また、イベントパラメータの命名規則や値の形式を統一するデータガバナンスも重要です。例えば、同じ意味を持つパラメータが異なる名前で登録されていると、分析が複雑になりコストも増加します。GA4の計測設計段階から一貫した命名規則を採用し、必要に応じてBigQuery側でクリーニングのプロセスを設けるとよいでしょう。
プライバシーとセキュリティの考慮事項
GA4とBigQueryを活用する際は、ユーザーデータのプライバシー保護とセキュリティ確保が極めて重要です。GDPR(EU一般データ保護規則)やCCPA(カリフォルニア州消費者プライバシー法)などの規制に準拠するためには、適切なデータ管理が不可欠です。主な考慮事項をいくつか紹介します。
まず、個人を特定できる情報(PII)の取り扱いには細心の注意が必要です。GA4では基本的にPIIを収集すべきではありませんが、カスタムイベントなどでユーザーメールアドレスなどを誤って収集してしまうケースもあります。BigQueryでデータを利用する前に、このような情報が含まれていないか確認し、必要に応じてマスキングや削除を行うプロセスを設けるべきです。
次に、BigQueryのアクセス制御も重要です。組織内でも、データへのアクセス権限を業務上必要な最小限の範囲に制限するべきです。GCPのIAM(Identity and Access Management)を活用して、ロールベースでの細かいアクセス制御を実装することをお勧めします。

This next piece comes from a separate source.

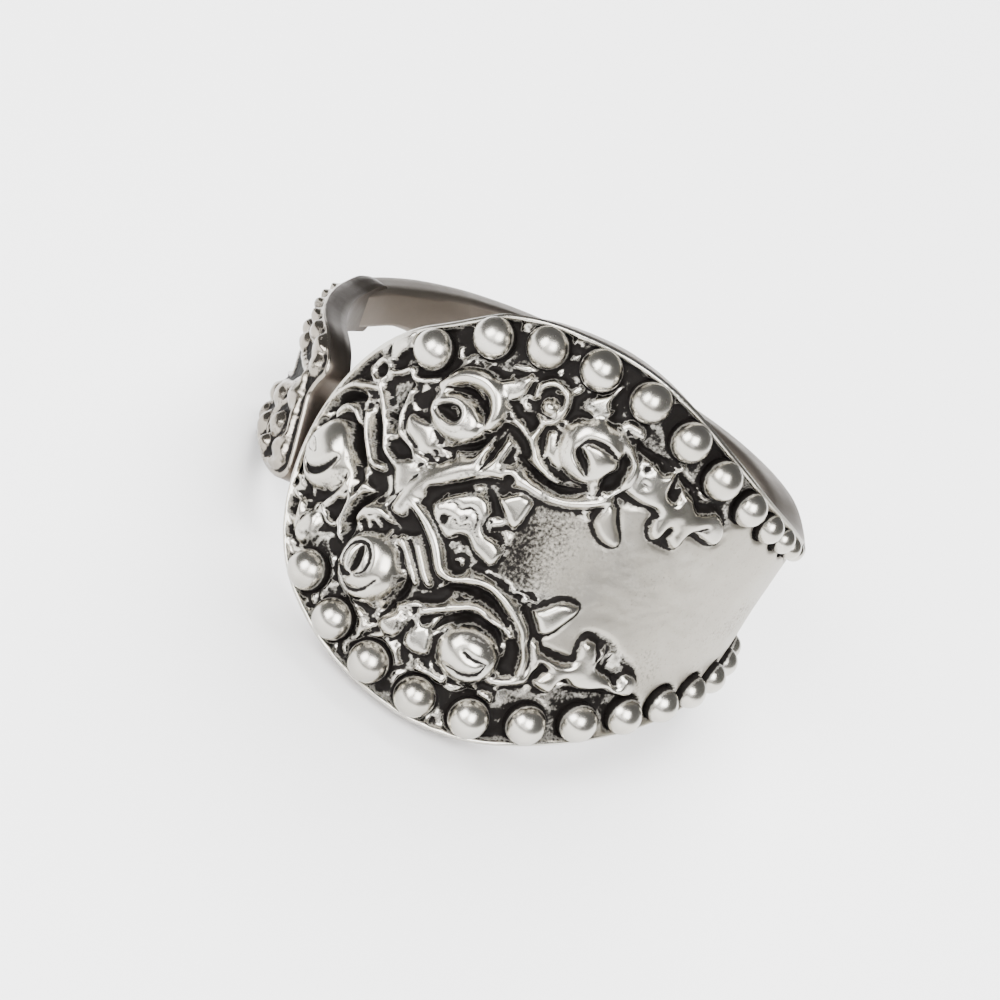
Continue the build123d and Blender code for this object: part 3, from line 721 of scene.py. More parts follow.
    Groove(.1, .14, [(41.4, 2.3), (42.8, 2.0), (43.4, 1.5)], .7),
    Groove(.1, .16, [(20.4, -4.64), (24.6, -4.68), (28.4, -4.62), (28, -4.2), (27.6, -3.9)], .85),
    Groove(.2, .24, [(31.4, -3.82), (32.5, -4.0), (32.8, -4.3)], .9),
    Groove(.16, .2, [(36.6, -3.9), (36.9, -4.5), (38.8, -4.6), (40.8, -4.76), (40.2, -4.5)], .85),
    Groove(.07, .1, [(39.4, -4.05), (42, -4.12), (44.4, -4.08)], .6),
    Groove(.2, .3, [(28.7, -6.0), (28.6, -5.6), (30.8, -5.45)], .9),
    Groove(.22, .3, [(30.6, -5.72), (33.4, -5.66), (36, -5.5), (39, -5.36), (42, -5.26), (45, -5.2)], .9),
    Groove(.1, .16, [(18.8, .95), (20.5, .5), (22.2, .12), (23.4, -.2)], .7),
    Groove(.1, .14, [(15.2, -.04), (17.6, -.36), (20.6, -.54), (22.8, -.46)], .7),
    Groove(.1, .14, [(23.9, -3.1), (22.8, -3.6), (21.4, -4.15), (19.6, -4.4)], .7),
    # black under the bead row
    Groove(.28, .3, [(14.4, 3.3), (16.4, 3.02), (20, 2.98), (25, 3.14)]),
    Groove(.26, .3, [(26.6, 2.9), (29.2, 2.7), (32, 2.66)]),
    Hollow([(1.2, 3.02), (2.4, 2.9), (4.8, 3.1), (3, 3.18)]),
    Hollow([(7.2, 4.3), (8.2, 3.5), (9.6, 3.55), (8.6, 4.0)]),
)

TAIL_CARVING = (
    Ridge(.4, .2, [(298, -2.0), (300.5, -2.8), (303, -3.6), (305.3, -4.4), (306, -5.0), (300.5, -5.35)], .9),
    Ridge(.3, .1, [(262, .1), (272, -.25), (282, -.5), (291, -.85)], .9),
    Ridge(.3, .12, [(281, -.95), (286, -1.45), (292, -1.75), (297.5, -1.8)], .9),
    Ridge(.26, .12, [(296, -2.2), (292, -2.75), (286, -3.0), (280, -3.3)], .9),
    Ridge(.26, .1, [(294, -3.2), (290, -4.0), (291, -4.7)], .9),
    Ridge(.3, .14, [(268, -4.4), (272, -4.95), (282, -5.2), (292, -5.35)], .9),
)


@dataclass
class Carver:
    """Works the relief of the shield and of the tail."""

    scroll_count: int = 340

    def shield(self) -> Face:
        """Carves the strip's face.

        Returns:
            The finished face.
        """
        face = Face((-50.0, 112.0), (-9.6, 5.9))
        turns = face.turn[:, 0]
        edges = np.array([STRIP_FORM.edges(turn)[:2] for turn in turns])
        slope = np.hypot(1, np.gradient(edges, turns * DEGREE, axis=0))
        inside = np.minimum((face.across - edges[:, :1]) / slope[:, :1], (edges[:, 1:] - face.across) / slope[:, 1:])
        away = END_RADIUS - FACE * np.sin(np.radians(face.turn - END_TURN))
        rounded = END_RADIUS - np.hypot(away, face.across - STRIP_FORM.end_middle())
        inside = rounded + ramp(face.turn, ROUND_TO[0] - 4, ROUND_TO[0]) * (inside - rounded)
        self.ground(face, inside)
        bare_relief, bare_black, plain = face.relief.copy(), face.black.copy(), np.clip(face.satin_and_shade, 0, 1)
        for scroll in self.scrolls():
            scroll.carve(face)
        face.relief += plain * (bare_relief - face.relief)
        face.black += plain * (bare_black - face.black)
        for work in CARVING:
            work.carve(face)
        self.sink_beads(face)
        self.age(face)
        face.relief[:] = face.soften(face.soften(face.relief, 0.045), 0.045)
        self.lip(face, inside)
        return face

    def ground(self, face: Face, inside: np.ndarray) -> None:
        """Sinks the ground of the ornament, black, and leaves the plain field bright and satin, with painted shade
        that darkens it towards its right end.

        Args:
            face: the face to work on.
            inside: distance of each cell inside the strip's outline, in mm.
        """
        field_depth = face.inside(flowing(PLAIN_FIELD, 4, closed=True), WHOLE)
        turn = face.turn
        plain = np.maximum(ramp(field_depth, -0.05, 0.1), ramp(turn, 42, 46))
        dish = -0.1 * np.clip(inside / 5, 0, 1)
        grain = face.rough(0.3, 0.14, 11)
        lumps = 0.09 * ramp(grain, -0.6, 1.2)
        face.relief[:] = GROUND + lumps + plain * (0.02 + dish - GROUND - lumps)
        ornament = 0.85 - 0.4 * ramp(inside, 1.1, 2.0) - 0.35 * ramp(grain, -0.4, 1.0)
        speckled = 0.08 + 0.38 * (1 - ramp(turn, 7, 26)) + 0.1 * ramp(face.grains(0.9, 13), 0.4, 1.8)
        face.black[:] = ornament + plain * (speckled - ornament)
        # The plain field is satin. Towards its right end the value grows, which also darkens its colour: painted shade
        # where the field turns away.
        face.satin_and_shade[:] = plain * (1 + 0.8 * ramp(turn, 28, 60))

    def scrolls(self) -> list[Ridge]:
        """Small curled leaves that fill the ground between the larger forms.

        Returns:
            The leaves, as ridges.
        """
        chance = np.random.default_rng(17)
        made = []
        for _ in range(self.scroll_count):
            turn, height = chance.uniform(-46, 17), chance.uniform(-9, 5)
            heading, bend = chance.uniform(0, math.tau), chance.normal(0, 0.9)
            stride = chance.uniform(0.2, 0.38)
            route = []
            for _ in range(4):
                route.append((turn, height))
                turn += stride * math.cos(heading) / DEGREE
                height += stride * math.sin(heading)
                heading += bend
            made.append(Ridge(chance.uniform(0.16, 0.3), chance.uniform(0.0, 0.2), route))
        return made

    def sink_beads(self, face: Face) -> None:
        """Cuts a cup round each border bead and leaves it black.

        Args:
            face: the face to work on.
        """
        for turn, height, size in BorderBeads.places():
            x, y = face.along - turn * DEGREE, face.across - height
            away = np.hypot(x, y)
            cup = 1 - ramp(away, size + 0.05, size + 0.14)
            face.relief += cup * (np.minimum(face.relief, GROUND) - face.relief)
            face.black = np.maximum(face.black, 1 - ramp(away, size + 0.05, size + 0.12))

    def age(self, face: Face) -> None:
        """Roughens the ornament a little and blackens what lies low beside raised metal.

        Args:
            face: the face to work on.
        """
        worked = 1 - ramp(face.turn, 6, 20)
        rough = face.rough(0.22, 0.1, 3)
        low = ramp(face.soften(face.relief, 0.18) - face.relief, 0.015, 0.08)
        raised = ramp(face.relief, 0.3, 0.5)
        face.relief += rough * (0.004 + 0.012 * worked) * (1 - ramp(face.relief, 0.05, 0.3))
        face.black = np.maximum(face.black, low * 0.95 * (1 - ramp(face.relief, 0.06, 0.2)))
        mottled = ramp(rough, 0.3, 1.5) * worked * (1 - raised) * 0.45
        face.black = np.clip(np.maximum(face.black, mottled), 0, 1)

    def lip(self, face: Face, inside: np.ndarray) -> None:
        """Raises the thin lip along the outline.

        Args:
            face: the face to work on.
            inside: distance of each cell inside the strip's outline, in mm.
        """
        body = 1 - ramp(inside, LIP_WIDTH * 0.75, LIP_WIDTH * 1.15)
        face.relief += body * (LIP - edge_rounding(inside) - face.relief)
        face.black *= 1 - body

    def tail(self) -> Face:
        """Carves the tail's face.

        Returns:
            The finished face.
        """
        face = Face((246.0, 314.0), (-6.0, 1.5))
        inside = face.inside(tail_line(4), WHOLE)
        face.relief[:] = -0.1
        face.black[:] = 0.75
        domes = [Dome(turn, share * TAIL_LENGTH, size * TAIL_BUMP * 0.62, size * TAIL_BUMP * 0.62, 0.3, 2.0)
                 for turn, share, size in TAIL_BUMPS]
        for work in (*TAIL_CARVING, *domes):
            work.carve(face)
        face.relief[:] = face.soften(face.relief, 0.07)
        rough = face.rough(0.2, 0.09, 21)
        face.relief += rough * 0.02
        face.black = np.clip(np.maximum(face.black - 0.25 * ramp(rough, 0.5, 1.6), 0.3 * ramp(rough, 0.2, 1.4)), 0, 1)
        body = 1 - ramp(inside, 0.1, 0.24)
        face.relief += body * (-0.02 - edge_rounding(inside, 0.1) - face.relief)
        face.relief -= SUNK * (1 - ramp(face.turn, *TAIL_SUNK))
        face.black *= (1 - body) * ramp(face.turn, 252, 264)
        return face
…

また、データの居住地(データロケーション)にも注意が必要です。特に国際的なビジネスを展開している場合、特定の地域のユーザーデータは特定の国・地域内に保存するという規制要件がある場合があります。BigQueryではデータセット作成時にリージョンを選択できるため、規制要件に応じた適切な設定を行いましょう。
まとめ
GA4とBigQueryの連携は、データ分析の可能性を大きく広げる強力な組み合わせです。本記事では、基本的な連携設定から実践的な分析テクニック、高度な活用事例、そして運用上の注意点まで幅広く解説しました。
GA4の標準レポートだけでは得られない深いインサイトをBigQueryで引き出すことで、より効果的なマーケティング戦略の立案やユーザー体験の向上につなげることができます。特に他のデータソースとの連携や、カスタム分析の実現は、データドリブンな意思決定の基盤となるでしょう。
しかし、その効果を最大化するためには、適切なコスト管理やデータ品質の確保、プライバシー・セキュリティへの配慮も欠かせません。長期的な視点で計画的にGA4×BigQuery環境を構築・運用していくことが、持続可能なデータ分析体制の鍵となります。